1° – Identifier ses nouveaux clients avant l’entrée en relation d’affaires et vérifier les éléments d’identification recueillis ;

2° – Apprécier la nature et la portée des opérations pour lesquelles il est consulté et assurer la traçabilité de leurs bénéficiaires effectifs ;

3° – Adapter sa vigilance en fonction des risques et la maintenir pendant toute la relation d’affaires.

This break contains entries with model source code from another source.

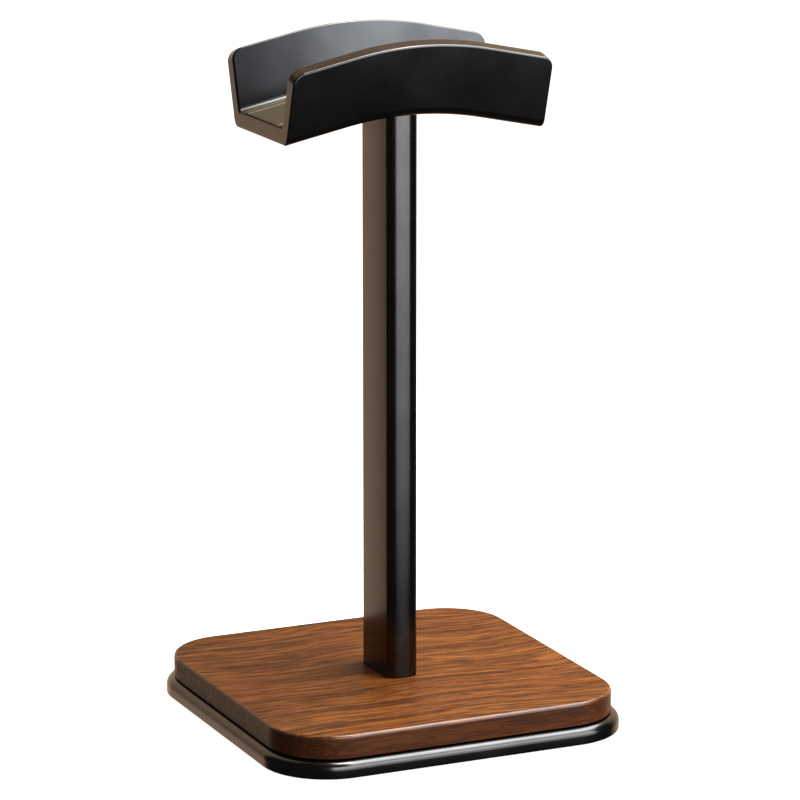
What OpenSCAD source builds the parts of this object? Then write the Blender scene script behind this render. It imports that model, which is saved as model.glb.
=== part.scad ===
// Headphone stand: an arched U-channel saddle on a bowed aluminium post, over a
// walnut board and a heavy black plate.
// Millimetres, +Z up. The origin is at the centre of the footprint, on the
// surface the feet stand on. The saddle runs along X and the front faces -Y.

/* [Base] */
// Side of the square base plate
base_side = 125; // [110:1:140]
// Plan radius of the base plate's corners
base_corner_r = 22.4; // [18:0.1:26]
// Thickness of the base plate
plate_t = 5.5; // [4.6:0.1:8]
// Radius of the plate's rounded top edge
plate_top_r = 2.8; // [1:0.1:3.2]
// Radius of the plate's lower edge
plate_low_r = 0.4; // [0.2:0.1:1]
// How far the plate stands out past the board, all round
ledge = 2.3; // [1:0.1:4]
// Thickness of the wooden board
board_t = 7.7; // [7:0.1:14]
// Radius of the board's top edge
board_top_r = 1.2; // [0.5:0.1:2]
// Thickness of the spacer that makes the dark shadow gap
spacer_t = 0.4; // [0.3:0.1:2]
// How far the spacer sits back from the board's edge
spacer_inset = 3; // [2:0.5:6]

/* [Feet] */
// Diameter of a rubber foot
foot_d = 14; // [10:0.5:16]
// Thickness of a rubber foot
foot_t = 1.8; // [1.6:0.1:2.4]
// How far a foot stands below the plate
foot_proud = 0.8; // [0.6:0.1:1.2]
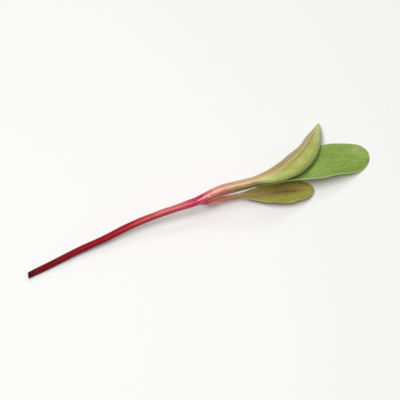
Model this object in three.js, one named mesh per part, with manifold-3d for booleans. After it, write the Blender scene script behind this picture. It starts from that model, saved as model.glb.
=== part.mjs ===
// One beet microgreen, cut and lying on a flat surface: a thin red stem, the swollen
// crown at its top, two seed leaves lying one over the other, one young true leaf
// beneath them and the bud of the next one.
// Millimetres, +Z up. The seedling lies along X, with its cut end towards -X.

import * as THREE from "three";
import { mergeVertices } from "three/addons/utils/BufferGeometryUtils.js";
import Module from "manifold-3d";

const { clamp, degToRad, lerp, smoothstep } = THREE.MathUtils;

// Stem: its radius at the cut end and under the crown, its ribs and its slanting cut
const STEM_CUT_RADIUS = 0.62;
const STEM_TOP_RADIUS = 0.74;
const STEM_RIBS = 5;
const STEM_RIB_HEIGHT = 0.04;
const STEM_SIDES = 16;
const STEM_STEPS = 40;
const RINGS_TOWARDS_CROWN = 1.5;
const CUT_SLANT = 0.35;
const CUT_LENGTH = 3;

// Crown: how far it swells beyond the stem, over what length, and its rounded top
const CROWN_SWELLING = 0.16;
const CROWN_LENGTH = 5;
const CROWN_FLATNESS = 0.9;
const CROWN_ROUNDING = 1.1;
const CROWN_TIP_SHARE = 0.17;

// Stalks: the stub of each one that belongs to the crown, the joint past it, the flare
// of its root and the groove along its upper side
const COLLAR_LENGTH = 3;
const JOINT_GAP = 0.3;
const STALK_FLARE = 0.14;
const GROOVE_DEPTH = 0.3;
const GROOVE_WIDTH = 0.35;
const STALK_ROUNDNESS = 2;

// Blades: their thickness, the squarer edge of their section and their midrib
const BLADE_THICKNESS = 0.62;
const BLADE_ROUNDNESS = 8;
const BLADE_RUN_IN = 0.12;
const BLADE_FLATTENING = 0.3;
const TIP_START = 0.95;
const TIP_THINNING = 0.4;
const TIP_END = 0.999;
const RIB_WIDTH = 0.45;
const LEAF_STEP = 0.85;
const RINGS_TOWARDS_TIP = 1.6;
const LEAF_STATIONS = [1, 0.9, 0.62, 0.32, 0.12, 0, -0.12, -0.32, -0.62, -0.9, -1];

// Centre line of the stem, from its cut end up to the crown
const STEM_LINE = [
  [-36.9, -2.2, 0.58], [-31.1, -1.4, 0.7], [-25.4, -0.65, 1.1], [-19.7, -0.2, 1.5],
  [-14.0, 0.4, 2.1], [-8.6, 0.4, 2.8], [-3.2, 0.1, 3.4], [0.6, 0.0, 3.7],
];

// Each leaf has its centre line from the crown outwards, its sizes, and keys of
// [share of its length, degrees] for how it turns about that line and curls across it
const UPPER_SEED_LEAF = {
  name: "upper_cotyledon",
  line: [
    [0, 0, 3.9], [3.0, 0.1, 4.8], [5.7, 0.05, 5.4], [9.1, -0.6, 6.0], [13.0, -1.2, 6.6],
    [16.1, -1.35, 7.0], [19.7, -0.4, 6.95], [24.2, 2.5, 5.45], [27.3, 6.1, 3.1],
    [30.2, 10.1, 0.02],
  ],
  stalkLength: 12.0,
  stalkHalfWidth: 0.54,
  stalkThickness: 0.92,
  bladeHalfWidth: 3.2,
  widest: 0.47,
  tipFullness: 1.4,
  tipRoundness: 0.8,
  roll: [[0, 180], [0.6, 180], [0.85, 172], [1, 166]],
  curl: [[0, 10], [0.35, 30], [0.6, 74], [0.85, 66], [1, 40]],
  rib: 0.3,
  wave: 0.12,
  waves: 2.5,
  colour: 0xb4be6c,
};

const LOWER_SEED_LEAF = {
  name: "lower_cotyledon",
  line: [
    [0, 0, 3.5], [2.9, 0.1, 3.35], [5.4, 0.15, 3.4], [9.0, -0.1, 3.5], [12.8, -0.45, 3.6],
    [16.1, -0.6, 3.7], [20.0, -0.35, 3.6], [25.5, -0.05, 2.8], [30.2, 0.0, 1.6],
    [33.8, -0.2, 0.52], [36.9, -0.6, 0.14],
  ],
  stalkLength: 12.5,
  stalkHalfWidth: 0.5,
  stalkThickness: 0.84,
  bladeHalfWidth: 4.0,
  widest: 0.62,
  tipFullness: 3.4,
  tipRoundness: 0.5,
  roll: [[0, 0], [0.4, -4], [0.75, -4], [1, 0]],
  curl: [[0, 10], [0.4, 24], [0.7, 12], [0.9, 4], [1, 1]],
  rib: 0.25,
  wave: 0.15,
  waves: 2,
  colour: 0x87a74e,
};

const FIRST_TRUE_LEAF = {
  name: "first_true_leaf",
  line: [
    [0, -0.1, 3.3], [2.7, -0.4, 2.38], [5.4, -0.5, 1.85], [8.8, -0.8, 1.5], [12.3, -1.7, 1.35],
    [16.6, -2.7, 1.2], [20.8, -3.7, 1.0], [23.4, -4.3, 0.65],
  ],
  stalkLength: 9.0,
  stalkHalfWidth: 0.4,
  stalkThickness: 0.72,
  bladeHalfWidth: 3.0,
  widest: 0.58,
  tipFullness: 2.2,
  tipRoundness: 0.55,
  roll: [[0, 14], [0.4, -4], [0.8, -6], [1, 0]],
  curl: [[0, 20], [0.4, 30], [0.8, 14], [1, 6]],
  rib: 0.25,
  wave: 0.18,
  waves: 3,
  colour: 0xa59c54,
};

const LEAF_BUD = {
  name: "leaf_bud",
  line: [[0.2, 0.15, 3.6], [1.8, 1.0, 3.25], [3.5, 1.45, 2.9], [5.6, 1.6, 2.65]],
  stalkLength: 3.0,
  stalkHalfWidth: 0.3,
  stalkThickness: 0.54,
  bladeHalfWidth: 0.62,
  widest: 0.45,
  tipFullness: 1.6,
  tipRoundness: 0.6,
  roll: [[0, -10], [1, -20]],
  curl: [[0, 20], [0.5, 70], [1, 60]],
  rib: 0.06,
  wave: 0,
  waves: 1,
  colour: 0xa9a45a,
};

const LEAVES = [UPPER_SEED_LEAF, LOWER_SEED_LEAF, FIRST_TRUE_LEAF, LEAF_BUD];

const STEM_COLOUR = 0x9c2430;
const STEM_ROUGHNESS = 0.42;
const LEAF_ROUGHNESS = 0.5;
const FLOOR_SIZE = 200;

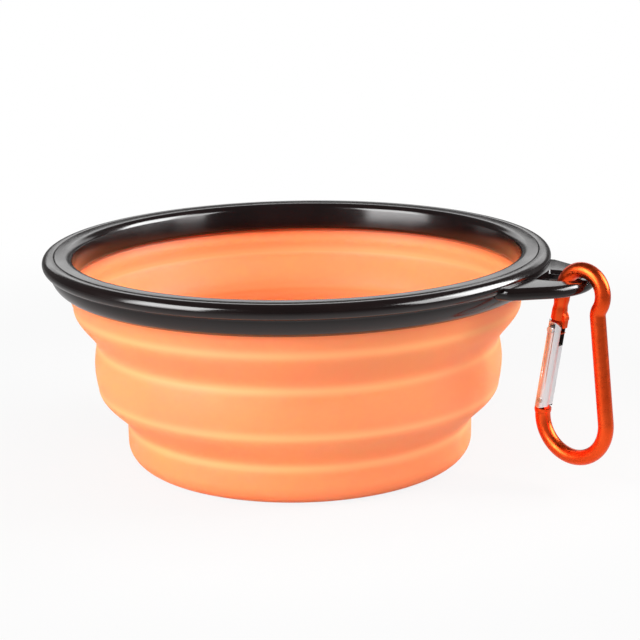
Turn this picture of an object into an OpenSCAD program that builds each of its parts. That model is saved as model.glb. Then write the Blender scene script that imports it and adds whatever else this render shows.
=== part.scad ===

4° – Conserver ces informations pendant 5 ans à compter de la fin de la relation d’affaires.

 

Le contrôle consiste donc, d’une part, à examiner l’organisation et les procédures internes de l’avocat en matière de LCB-FT et, d’autre part, à analyser ses diligences mises en œuvre au regard de son degré d’exposition au risque en cette matière.

 

Plus précisément, ces contrôles visent à s’assurer notamment :

 

– de la réalisation d’une cartographie du cabinet, mesurant son niveau d’exposition aux risques liés au blanchiment des capitaux et au financement du terrorisme ;

– de l’existence d’une classification des clients et de leurs opérations, en fonction de leurs particularités, au regard de ces risques ;

– de la cohérence de l’évaluation des risques avec les caractéristiques du cabinet, de sa clientèle et de son activité ;

– du respect des dispositions en matière de lutte contre le blanchiment des capitaux et le financement du terrorisme lors de l’acceptation de la mission ou de la prestation ;

– de l’existence de procédures internes propres à garantir la pertinence, l’efficacité et la pérennité de l’organisation LCB-FT du cabinet.

 

V – LES RESULTATS DES CONTROLES REALISES A CAEN EN 2022

Dans un but de transparence, les articles L561-36 et R561-41-1 du Code monétaire et financier commandent aux conseils de l’ordre, comme à toutes les autorités de contrôle similaires, de publier annuellement, sur leurs sites Internet, un rapport relatif à leurs activités de surveillance et de sanction.

 

Son contenu, arrêté par décret en conseil d’État, comprend :

– le nombre et la description des mesures de contrôle des obligations LCB-FT ;

– l’exposé quantitatif, rendu anonyme, des échanges d’informations avec la cellule de renseignement financier (Tracfin) ;

– l’indication des sanctions prises, le cas échéant, sur le fondement de l’irrespect des règles de lutte contre le blanchiment et le financement du terrorisme.

 

Dans le ressort du Barreau de CAEN, au titre de l’année 2022, cette campagne a mobilisé 16 contrôleurs.

 

Ces contrôles ont concerné 23 cabinets représentant 29 avocats.

 

Effectués sur place, les contrôles ont permis l’examen des cartographies de cabinets, des classifications des clients et des opérations au regard des risques, ainsi que des procédures LCB-FT internes et du niveau d’implication des avocats vérifiés.

 

Aucun contrôle n’a révélé d’abstention délibérée ou de carence inexcusable dans l’application des règles LCB FT et aucune procédure de sanction n’a dû être engagée.

 

Au cours de la même période, le bâtonnier de Caen n’a pas eu à relayer, en application de la procédure spéciale prévue à l’article L561-17 du Code monétaire et financier, de déclaration de soupçon, de signalement ou de révélation d’infraction auprès de Tracfin.